Lawyer who defeated Trump twice leaves high-profile firm she founded after complaints she ‘mistreated’ colleagues

A lawyer who twice defeated former President Donald Trump in court and is celebrated as a prominent figure in the fight for marriage equality across the US is leaving her law firm.

Roberta Kaplan, who recently represented writer E. Jean Carroll in defamation lawsuits against Trump, said Wednesday that she is departing Kaplan Hecker & Fink along with partner Tim Martin to create a new firm named Kaplan Martin, due to launch in mid-July.

The news broke shortly before a New York Times article was published that cited sources accusing her of making insulting and inappropriate comments to employees, as well as threatening to derail other people’s careers.

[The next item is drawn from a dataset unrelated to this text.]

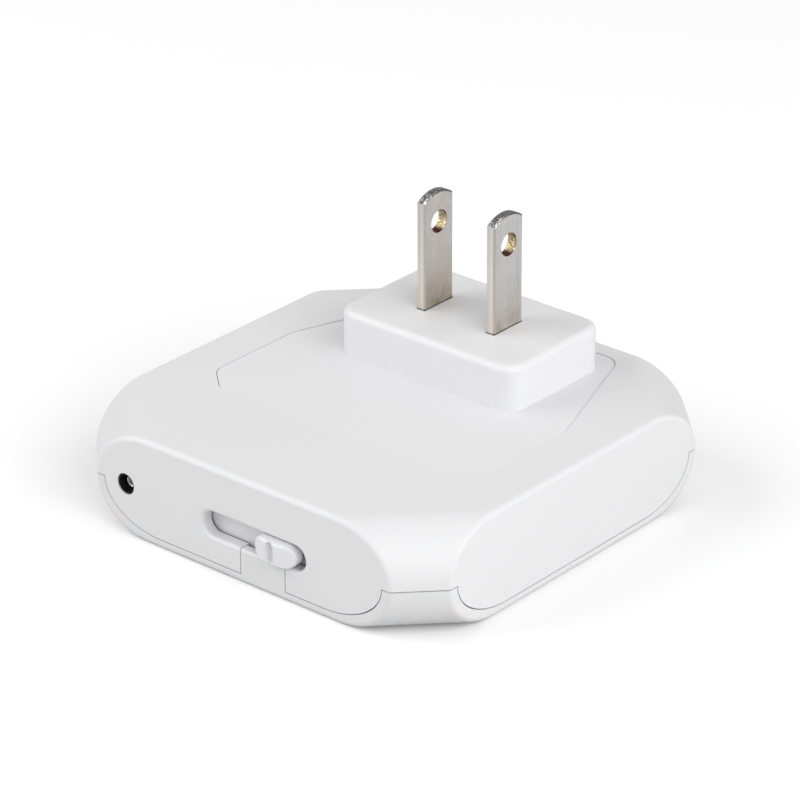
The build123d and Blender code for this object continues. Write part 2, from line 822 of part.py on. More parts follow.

The newspaper said that people familiar with the matter told them there had been months of “internal frustration” over Kaplan’s alleged conduct toward other lawyers.

The Independent has not been able to independently verify the report and has contacted Kaplan for comment.

In a statement to The Independent, Julie Fink and Sean Hecker said it was “Robbie’s decision to leave the firm.”

“As we’ve said, we wish her the very best and look forward to working with her and her new firm in the future” they added.

Kaplan’s lawyers denied to The New York Times that she had made inappropriate comments to her colleagues and said her firm took allegations of workplace misconduct seriously.

“There is nothing more unremarkable than trial lawyers using colorful language, criticizing their peers and representing diverse clients with no expectation of ideological purity,” they added.

Jean Carroll, center, and Roberta Kaplan, right, leave Manhattan Federal Court victorious at the conclusion of their civil defamation trial against former President Donald Trump (Getty Images)
Jean Carroll, center, and Roberta Kaplan, right, leave Manhattan Federal Court victorious at the conclusion of their civil defamation trial against former President Donald Trump (Getty Images)

In her own response, Kaplan told the newspaper that the work she does is “high-stakes and challenging, requiring both toughness and precision.”

Due to taking on “some of the world’s biggest bullies,” she added in her statement, “there are people who don’t like me, which comes with the territory, particularly when you are a woman. I am proud of my record as a lawyer, colleague and mentor.”

As Kaplan departs the firm she founded seven years ago, the law firm will shorten its name to Hecker Fink beginning next week, according to an internal memo reviewed by Reuters.

Her new boutique firm will focus on civil litigation, internal corporate investigations and strategic advisory, she told Bloomberg on Wednesday.

“It’s really that the firm grew rapidly, which is great, but it grew in size and complexity beyond what I had in mind and I wanted to get back to something nimbler,” Kaplan told the outlet.

Kaplan and her former firm have played an important role in several landmark and high-profile cases, including helping defeat the Defense of Marriage Act at the Supreme Court level, a major victory in the battle for marriage equality for LGBTQ+ couples across the United States.

She also stood beside E Jean Carroll in the recent defamation lawsuit against Trump, helping win the Elle magazine writer more than $83 million in damages forthe former president’s defamatory statements in January.

Trump was previously found liable for sexual abuse and then lying about her sexual assault allegations, which fuelled abusive messages and death threats against her. Trump has repeatedly denied the allegations.

Kaplan was also the chair of Time’s Up and co-creator of its legal defense fund, which helps women who have experienced sexual harassment and discrimination in the workplace. However, after a damning report accused Governor Andrew Cuomo of sexually harassing a number of women, she resigned in 2021 as it emerged she’d advised Cuomo’s administration. Cuomo has denied all allegations of wrongdoing.

The New York Times stated that one person familiar with the law firm’s internal dynamics alleged that the tensions surrounding Kaplan began around that time, but have gained more force in recent months.

Among other cases, Kaplan was also a co-lead counsel in an around $25m verdict against white nationalists after neo-Nazi rallies in Charlottesville in 2017.